One of the cases which Vides Casanova was determined to have assisted was the December 1980 rape, torture and murder of four American churchwomen by five Salvadoran National Guardsmen. At the time Vides Casanova was the Commander of the Guard. (We already have examined the mission work of the churchwomen, the early investigations of this horrendous crime, the Salvadoran criminal prosecution of the Guardsmen and the Salvadoran Truth Commission’s investigation of the crime.)

The immigration judge also concluded that Vides Casanova had assisted in the torture of two Salvadorans, Juan Romagoza and Daniel Alvarado, who testified against him in hearings last spring in the immigration court in Orlando.

In 2005 Vides Casanova and his fellow former Salvadoran General and Minister of Defense Jose Guillermo Garcia were held liable in U.S. federal court for $54.6 million under the U.S. Alien Tort Statute (ATS) and Torture Victims Protection Act (TVPA).

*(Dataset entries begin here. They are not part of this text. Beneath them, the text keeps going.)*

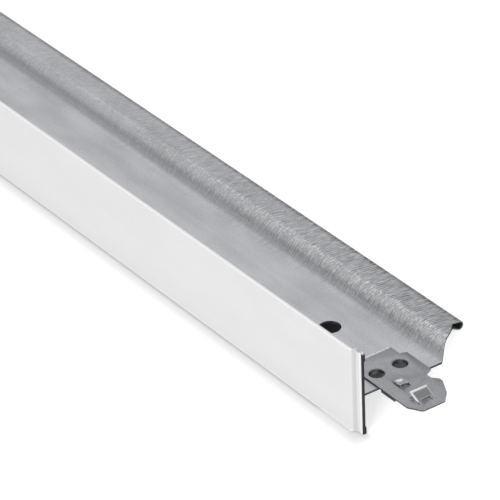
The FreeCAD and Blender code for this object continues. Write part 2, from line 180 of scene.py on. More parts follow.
# Colours that aren't in the panel
BLACK = (0.0, 0.0, 0.0, 1.0)
WHITE = (1.0, 1.0, 1.0, 1.0)
# painted shade in the pressed grooves and where the bulb turns away, over the roll marks
GROOVE_SHADE_AND_MARKS = (0.1, 0.1, 0.105, 1.0)
# painted highlight: glints on the ridge, strokes, and the slope and foot of the step
PAINTED_HIGHLIGHT = (0.9, 0.9, 0.91, 1.0)
# cut steel edges: near black at the flange end and the cap's cut, dark at the web end and the clips' sides,
# as painted shade; lighter at the bulb's end, as painted light
SHEARED_EDGE_DEEP_SHADE = (0.02, 0.02, 0.022, 1.0)
SHEARED_EDGE_SHADE = (0.08, 0.08, 0.083, 1.0)
SHEARED_BULB_PAINTED_LIGHT = (0.32, 0.325, 0.33, 1.0)
# painted highlight on the clips' edges, rear end, barb and stop
CLIP_HIGHLIGHT = (0.95, 0.95, 0.96, 1.0)
DUST = (0.3, 0.3, 0.32, 1.0)
# painted highlights on the cap's folds and tip
FOLD_HIGHLIGHT = (0.97, 0.97, 0.975, 1.0)
TIP_HIGHLIGHT = (0.96, 0.96, 0.965, 1.0)
# painted shade on the bend of the cap's step and on its hem
BEND_SHADE = (0.66, 0.66, 0.665, 1.0)
HEM_SHADE = (0.5, 0.5, 0.51, 1.0)
OPEN_FLOOR = (0.82, 0.82, 0.82, 1.0)
SHADED_FLOOR = (0.35, 0.35, 0.35, 1.0)

# Studio
SENSOR_WIDTH = 36.0
KEY_PLACE, KEY_SIZE = (-1.0, 1.3, 1.15), 1.4
FILL_PLACE, FILL_SIZE = (1.1, -1.5, 1.0), 1.0
BACK_WAY = (0.0, 1.0, 0.0)
SKY_TURN = (-0.75, 0.1)  # the surroundings go from their front level to their back level between these

# Sockets of a Mix node that mixes colours
MIX_FACTOR, MIX_FIRST, MIX_SECOND, MIX_RESULT = 0, 6, 7, 2


# Sizes and colours that a user would change

class TeeStripSettings(bpy.types.PropertyGroup):
    """Finish of the folded strip"""

    colour: bpy.props.FloatVectorProperty(
        name="Zinc", description="Colour of the galvanised strip", subtype="COLOR",
        default=(0.565, 0.578, 0.606), min=0, max=1)
    roughness: bpy.props.FloatProperty(
        name="Roughness", description="Roughness of the zinc", default=0.42, min=0, max=1, subtype="FACTOR")
    knurl_start: bpy.props.FloatProperty(
        name="Knurl Start", description="Depth from the white face at which the pressed lines begin",
        default=24.6 * MM, unit="LENGTH")
    knurl_pitch: bpy.props.FloatProperty(
        name="Knurl Pitch", description="Distance from one pressed line to the next",
        default=0.9 * MM, unit="LENGTH")
    knurl_depth: bpy.props.FloatProperty(
        name="Knurl Depth", description="Depth of the pressed lines", default=0.05 * MM, unit="LENGTH")


class TeeCapSettings(bpy.types.PropertyGroup):
    """Finish of the white cap"""

    colour: bpy.props.FloatVectorProperty(
        name="Paint", description="Colour of the prepainted face", subtype="COLOR",
        default=(0.84, 0.84, 0.845), min=0, max=1)
    roughness: bpy.props.FloatProperty(
        name="Roughness", description="Roughness of the paint", default=0.38, min=0, max=1,
        subtype="FACTOR")


class TeeClipSettings(bpy.types.PropertyGroup):
    """Finish of the end clips"""

    colour: bpy.props.FloatVectorProperty(
        name="Clip Steel", description="Colour of the zinc coated clips", subtype="COLOR",
        default=(0.345, 0.352, 0.37), min=0, max=1)
    roughness: bpy.props.FloatProperty(
        name="Roughness", description="Roughness of the clips", default=0.34, min=0, max=1,
        subtype="FACTOR")
    edge_round: bpy.props.FloatProperty(
        name="Edge Rounding", description="Rounding of the clips' sheared edges",
        default=0.05 * MM, unit="LENGTH")


class TeeStudioSettings(bpy.types.PropertyGroup):
    """Camera, floor and lights"""

    camera_place: bpy.props.FloatVectorProperty(
        name="Camera Place", description="Where the camera stands", subtype="TRANSLATION", unit="LENGTH",
        default=(0.86171699, -0.25288061, 0.59755977))
    camera_turn: bpy.props.FloatVectorProperty(
        name="Camera Turn", description="How the camera is turned", subtype="EULER", unit="ROTATION",
        default=tuple(math.radians(turn) for turn in (46.8821592, 17.88246584, 52.34780991)))
    lens: bpy.props.FloatProperty(
        name="Lens", description="Focal length in millimetres on a 36 mm sensor", default=254.4028)
    floor_size: bpy.props.FloatProperty(
        name="Floor Size", description="Side of the square floor", default=8.0, unit="LENGTH")
    floor_glow: bpy.props.FloatProperty(
        name="Floor Glow", description="Light that the floor adds, unseen by matt surfaces",
        default=0.62, min=0)
    back_light: bpy.props.FloatProperty(
        name="Back Light", description="Brightness of the surroundings behind the tee",
        default=0.635, min=0)
    front_light: bpy.props.FloatProperty(
        name="Front Light", description="Brightness of the surroundings in front of the tee",
        default=0.5, min=0)
    key_power: bpy.props.FloatProperty(
        name="Key Lamp", description="Power of the lamp above and behind", default=3.1, unit="POWER")
    fill_power: bpy.props.FloatProperty(
        name="Fill Lamp", description="Power of the lamp in front", default=16.5, unit="POWER")


# Node helpers

def add(tree, kind, inputs=None, **settings):
    """Adds a node. An input is a value, or another node's output to link."""
    node = tree.nodes.new(kind)
    for name, value in settings.items():
        setattr(node, name, value)
    for socket, value in (inputs or {}).items():
        if isinstance(value, bpy.types.NodeSocket):
            tree.links.new(value, node.inputs[socket])
        else:
            node.inputs[socket].default_value = value
    return node


def maths(tree, operation, *values, clamp=False):
    """Result of a Math node."""
    node = add(tree, "ShaderNodeMath", dict(enumerate(values)), operation=operation, use_clamp=clamp)
    return node.outputs[0]


def times(tree, first, *others):
    """Product of some values."""
    for other in others:
        first = maths(tree, "MULTIPLY", first, other)
    return first


def greatest(tree, first, *others):
    """The greatest of some values."""
    for other in others:
        first = maths(tree, "MAXIMUM", first, other)
    return first


def raised(tree, level, value, share, clamp=True):
    """A level with a share of a value added, kept from 0 to 1 unless clamp is False."""
    return maths(tree, "MULTIPLY_ADD", value, share, level, clamp=clamp)


def summed(tree, *parts):
    """Sum of some values, each given with its share."""
    total = 0.0
    for value, share in parts:
        total = raised(tree, total, value, share, clamp=False)
    return total


def rest_of(tree, value):
    """What a value leaves of 1."""
    return maths(tree, "SUBTRACT", 1.0, value)


def without_sign(tree, value):
    """How far a value is from 0."""
    return maths(tree, "ABSOLUTE", value)


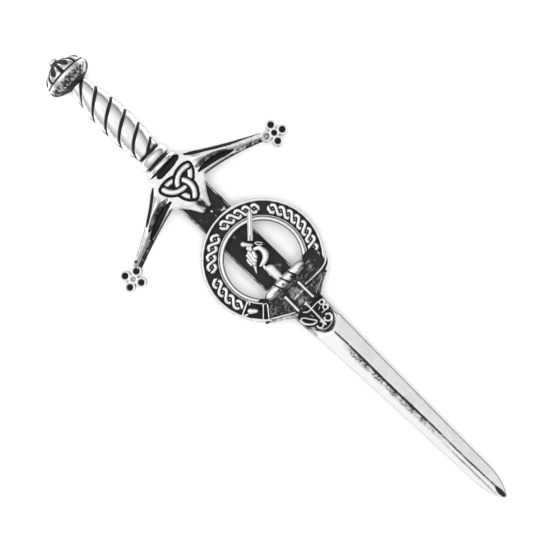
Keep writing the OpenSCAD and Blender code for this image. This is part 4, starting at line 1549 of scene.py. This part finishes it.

This civil case was brought by Romagoza and Alvarado and another Salvadoran refugee for their torture by Salvadoran military personnel during the period 1979 to 1983.

Earlier Vides Casanova and Garcia had defeated similar civil claims in U.S. federal court over the torture, rapes and murders of the four American churchwomen.

Earlier posts have reviewed the enactment of the TVPA and the history of the Alien Tort Statute for the periods 1789-1979, 1980, 1980-2004, the U.S. Supreme Court decision in 2004 and 2004-present.

The current deportation case was brought by the Human Rights Violators & War Crimes Center, which is a unit of the U.S. Immigration and Customs Enforcement created in 2003 to focus on preventing rights violators from entering this country and deporting those already here.

Published by

dwkcommentaries

As a retired lawyer and adjunct law professor, Duane W. Krohnke has developed strong interests in U.S. and international law, politics and history. He also is a Christian and an active member of Minneapolis’ Westminster Presbyterian Church. His blog draws from these and other interests. He delights in the writing freedom of blogging that does not follow a preordained logical structure. The ex post facto logical organization of the posts and comments is set forth in the continually being revised “List of Posts and Comments–Topical” in the Pages section on the right side of the blog.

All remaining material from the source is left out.